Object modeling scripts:
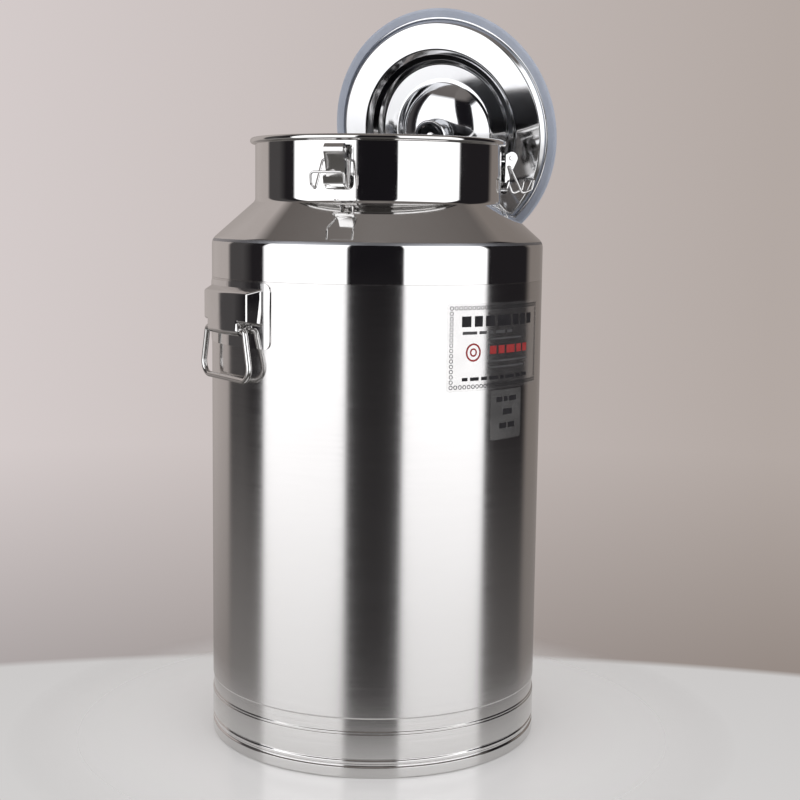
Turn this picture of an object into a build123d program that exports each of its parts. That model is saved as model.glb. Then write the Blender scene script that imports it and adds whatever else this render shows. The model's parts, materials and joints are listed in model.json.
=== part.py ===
from build123d import *
import os
from math import acos, cos, pi, radians, sin, sqrt, tan

# Milk can (sealed stainless can, about 55 litres) with a loose domed lid.
# Units are millimetres.  Z is up, the can's axis is the Z axis, the floor is Z = 0.
# The two side handles are on +X and -X.

os.makedirs("parts", exist_ok=True)

# ---------------------------------------------------------------- driving sizes
body_r = 175.0          # outside radius of the brushed wall
sheet = 1.0             # sheet of the wall, shoulder, neck and lid
foot_top = 45.3         # top edge of the foot ring
band_low = 48.2         # start of the recessed polished band
swage_z = 61.4          # step between the band and the wall
seam_z = 489.2          # seam between wall and shoulder
shoulder_z = 527.7      # corner where the shoulder cone starts
cone_top_z = 568.0      # corner where the neck starts
neck_r = 129.6          # outside radius of the neck
rim_c_r = 131.8         # centre of the rolled rim
rim_c_z = 629.9
rim_r = 3.2             # radius of the roll

handle_angles = {"left": 180.0, "right": 0.0}
plate_half = 66.0       # half length of a handle's backing plate, along the wall
plate_z = (422.6, 487.0)
cover_half = 57.0       # half length of the raised cover at its foot
cover_z = (445.0, 481.5)
cover_r = 186.4         # outside radius of the raised cover
apron_half = 33.0       # half length of the cover's middle part, which runs lower
apron_z = 434.0
pivot_x = 179.2         # bail pivot: distance from the can's axis
pivot_z = 439.3
knuckle_half = 25.0
knuckle_r = 4.0
bail_wire = 3.0         # radius of the bail's wire
bail_hole = 3.05
bail_low_z = 390.3      # centre line of the grip bar

latch_angles = {"front": -139.0, "right": -19.0, "rear": 101.0}
piv = (144.5, 616.8)    # lever pivot: distance from the axis, height
eye = (141.5, 607.6)    # wire's eye in the lever
curl_r = 6.5            # outside radius of the lever's curled top
lever_half = 9.8
flange_in = 8.6
tail_half = 13.5
pin_r = 1.6
wire_r = 1.3
wire_hole = 1.35

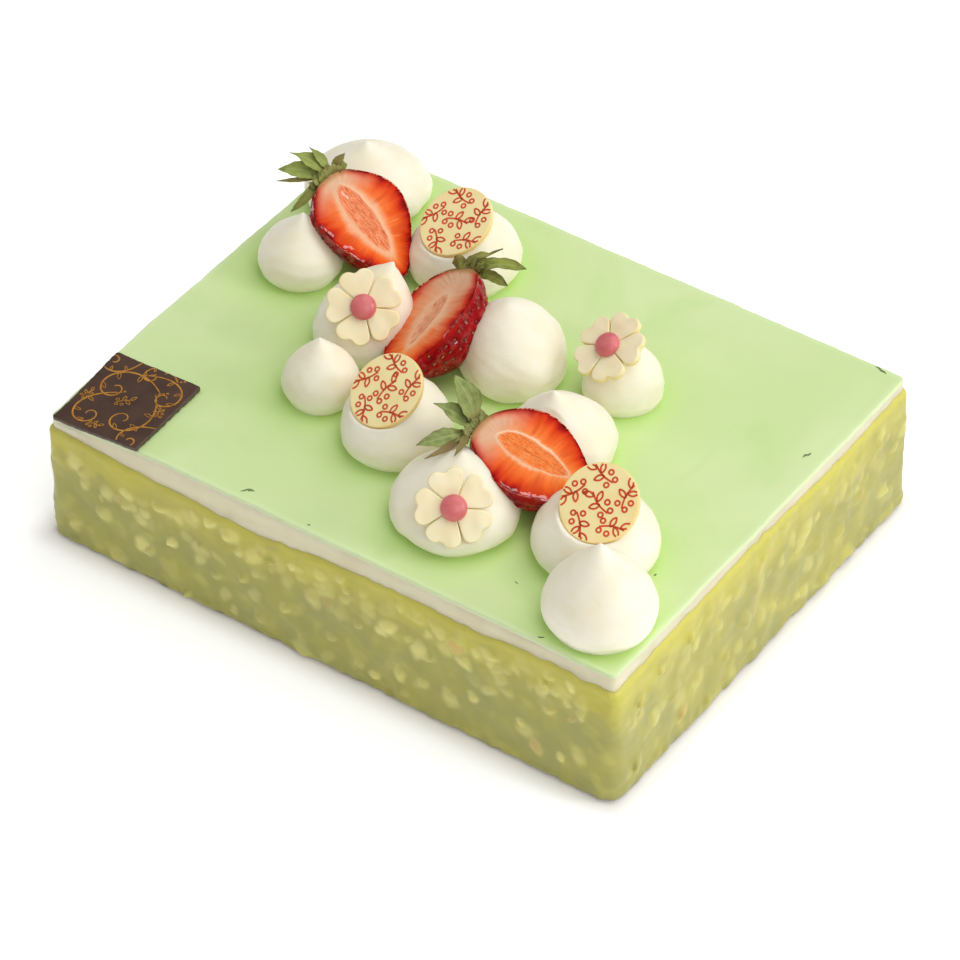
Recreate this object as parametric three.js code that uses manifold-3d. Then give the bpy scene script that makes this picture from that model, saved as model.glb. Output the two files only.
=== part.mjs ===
// A rectangular mousse cake: a nut-coated block with a band of cream and a green glaze on top,
// dressed with piped cream kisses, strawberry halves, flowers, printed discs and a chocolate plaque.
// Millimetres, +Z up. The origin is the centre of the underside. +X runs along a long side, and the
// long side at -Y and the short side at +X are called the front and the right side here.

import * as THREE from "three";
import { mergeVertices } from "three/addons/utils/BufferGeometryUtils.js";
import Module from "manifold-3d";

const wasm = await Module();
wasm.setup();

// ---------------------------------------------------------------- driving dimensions

const GAP = 0.3; // clearance between two pieces that touch

const LENGTH = 215; // of the glazed top, along X
const WIDTH = 167; // of the glazed top, along Y
const HEIGHT = 52.5; // from the underside to the top of the glaze
const GLAZE_THICKNESS = 1.25;
const CORNER_DROOP = 3; // how far the front left corner of the top hangs down
const DROOP_REACH = 30; // distance over which that corner bends down

const COAT_FOOT = 2.7; // how far the nut coating stands out at its foot
const COAT_EDGE = 1.3; // how far it stands out at its upper edge
const COAT_RIPPLE = 0.45; // unevenness of the coated sides
const FOOT_ROUNDING = 3; // rounding between the coated sides and the underside
const COAT_CORNER_FOOT = 6; // radius of the coating's upright corners near the foot
const COAT_CORNER_TOP = 3; // and at its upper edge
const CREAM_CORNER = 2; // radius of the upright corners of the cream and glaze
const RECESS_FLOOR = 39; // height at which the cream layer rests in the coated block
const TOP_SET_BACKS = [10, 22, 40]; // inner rings of the top, which follow the drooping corner

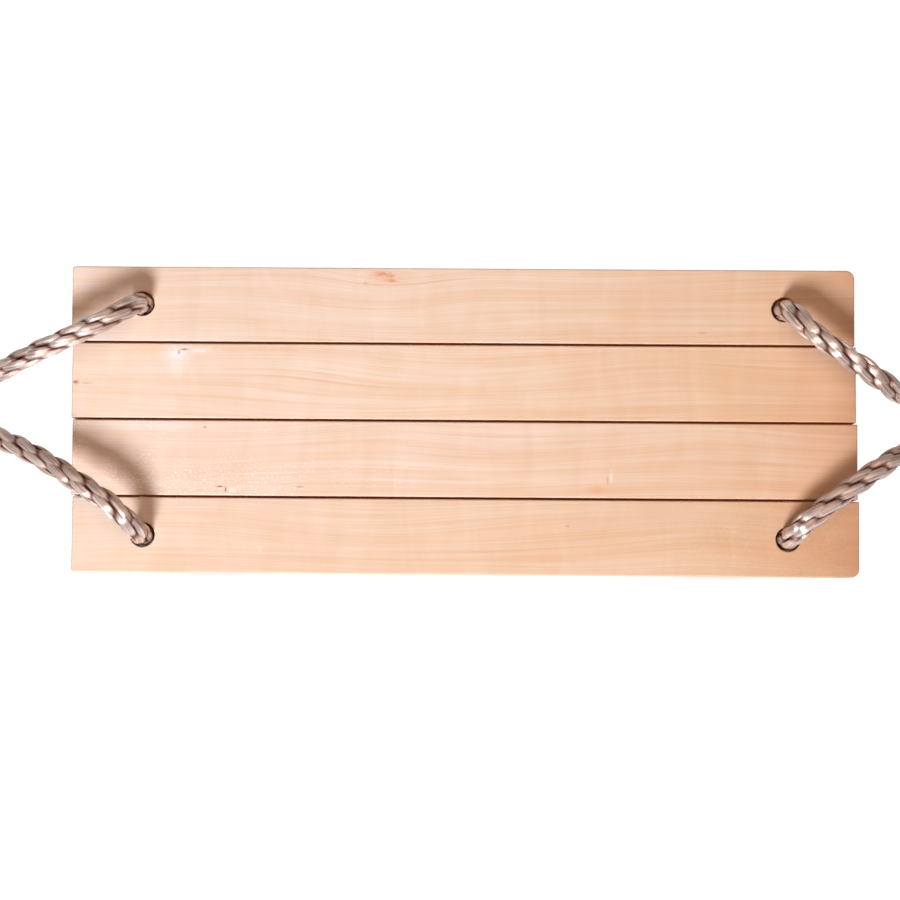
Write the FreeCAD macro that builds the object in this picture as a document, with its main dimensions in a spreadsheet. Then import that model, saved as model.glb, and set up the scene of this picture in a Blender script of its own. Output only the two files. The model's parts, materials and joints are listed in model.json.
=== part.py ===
"""Slatted wooden swing seat on two ropes, put away on the floor.

Millimetres. +X runs along the seat to its right end, +Y across it to the back, +Z up.
The origin is on the floor under the middle of the seat.
"""
import FreeCAD, Part
import math
import os

import Sketcher
from FreeCAD import Placement, Rotation, Vector

SIZES = {
    "seat_length": 450.0,
    "slat_width": 43.2,
    "slat_thickness": 20.0,
    "slat_gap": 1.15,
    "slat_stagger": 0.74,
    "arris_radius": 0.9,
    "left_corner_radius": 1.8,
    "right_corner_radius": 4.8,
    "rope_hole_clearance": 1.5,
    "rope_hole_inset": 40.5,
    "rope_hole_top_lip": 0.7,
    "rope_hole_bottom_lip": 2.5,
    "back_right_hole_drift": 1.2,
    "cleat_width": 40.0,
    "cleat_thickness": 19.0,
    "cleat_rope_clearance": 11.25,
    "cleat_setback": 5.0,
    "cleat_arris": 1.5,
    "screw_diameter": 4.0,
    "screw_head_diameter": 8.0,
    "screw_head_height": 2.4,
    "screw_bite": 12.0,
    "screw_sink": 0.6,
    "screw_spacing": 20.0,
    "screw_offset": 8.0,
    "screw_clearance": 0.25,
    "drive_width": 4.4,
    "drive_slot": 1.1,
    "drive_depth": 1.9,
    "rope_diameter": 12.5,
    "coil_middle_diameter": 128.0,
    "tie_width": 16.0,
    "tie_thickness": 1.2,
    "knot_turns": 3.0,
    "eye_diameter": 25.0,
    "eye_rise": 0.15,
    "whipping_length": 20.0,
    "whipping_thickness": 1.2,
    "ring_inside_diameter": 50.0,
    "ring_wire_diameter": 8.0,
    "ring_seat_clearance": 0.3,
}

SLATS = ("front_slat", "front_middle_slat", "back_middle_slat", "back_slat")
SIDES = {"left": -1, "right": 1}
COLUMNS = 2  # turns of a coil side by side
LAYERS = 2  # turns of a coil one on another

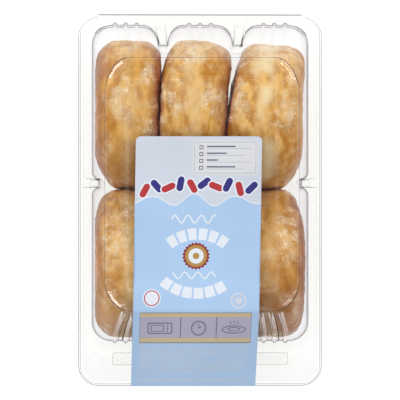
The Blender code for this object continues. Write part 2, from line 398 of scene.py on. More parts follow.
def ribbed_run(start_x, end_x, end_y, middle_x, way):
    """A nearly straight end of a lobe, with three half-round ribs that stand out from it."""
    steps = max(2, round(abs(end_x - start_x) / RIBBED_STEP))
    points = []
    for i in range(1, steps):
        x = start_x + (end_x - start_x) * i / steps
        out = 0.0
        for rib in (-1, 0, 1):
            away = abs(x - middle_x - rib * RIB_PITCH) / (RIB_WIDTH / 2)
            if away < 1:
                out = RIB_HEIGHT * cos(away * pi / 2) ** 1.3
        points.append(((x, end_y), (x, end_y), way * out))
    return points


def lobed_end(end_y, valley, way):
    """One lobed end from its middle to the side wall for x above 0, as (point, base, rib)."""
    floor_y = end_y - way * valley
    reach = LOBE_HALF - LOBE_CORNER
    radii = (LOBE_CORNER, way * valley)
    outer_start = CAVITY_HALF - CAVITY_CORNER
    plain = ribbed_run(0.0, reach, end_y, 0.0, way)
    row = [((0.0, end_y), (0.0, end_y), way * RIB_HEIGHT)] + plain
    row += [(p, (p[0], end_y), 0.0) for p in bend((reach, floor_y), radii, 90, 0, 14)]
    row += [(p, (p[0], end_y), 0.0) for p in bend((LOBE_PITCH - reach, floor_y), radii, 180, 90, 14)]
    row += ribbed_run(LOBE_PITCH - reach, outer_start, end_y, LOBE_PITCH, way)
    corner = (outer_start, end_y - way * CAVITY_CORNER)
    row += [(p, p, 0.0) for p in bend(corner, (CAVITY_CORNER, way * CAVITY_CORNER), 90, 0, 16)]
    return row


def side_run(start_y, end_y):
    steps = max(2, round(abs(end_y - start_y) / SIDE_STEP))
    ys = [start_y + (end_y - start_y) * i / steps for i in range(1, steps)]
    return [((CAVITY_HALF, y), (CAVITY_HALF, y), 0.0) for y in ys]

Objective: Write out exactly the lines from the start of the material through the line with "from math import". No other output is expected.

Output:
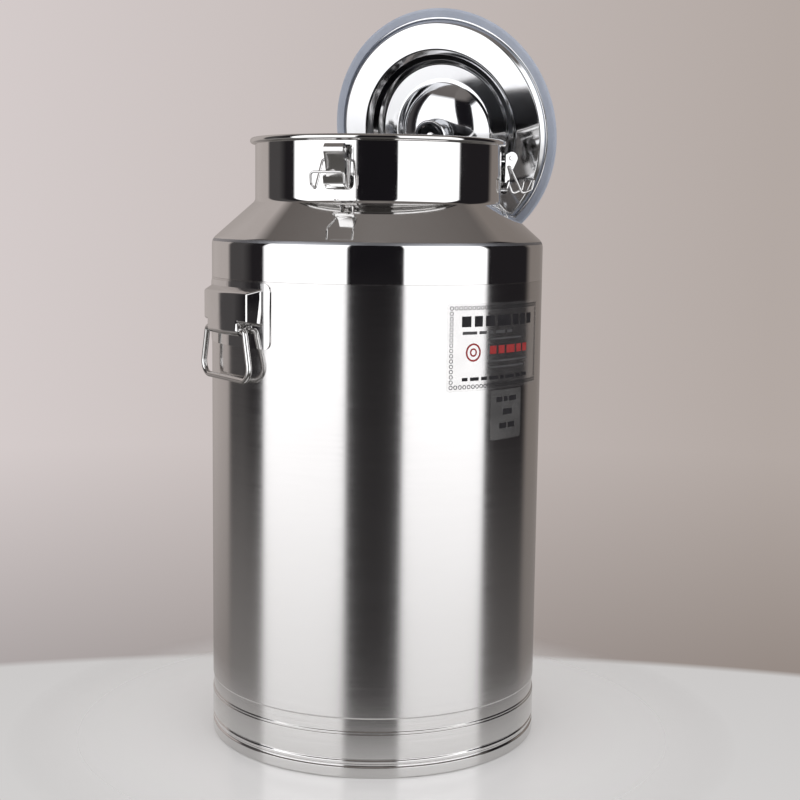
Turn this picture of an object into a build123d program that exports each of its parts. That model is saved as model.glb. Then write the Blender scene script that imports it and adds whatever else this render shows. The model's parts, materials and joints are listed in model.json.
=== part.py ===
from build123d import *
import os
from math import acos, cos, pi, radians, sin, sqrt, tan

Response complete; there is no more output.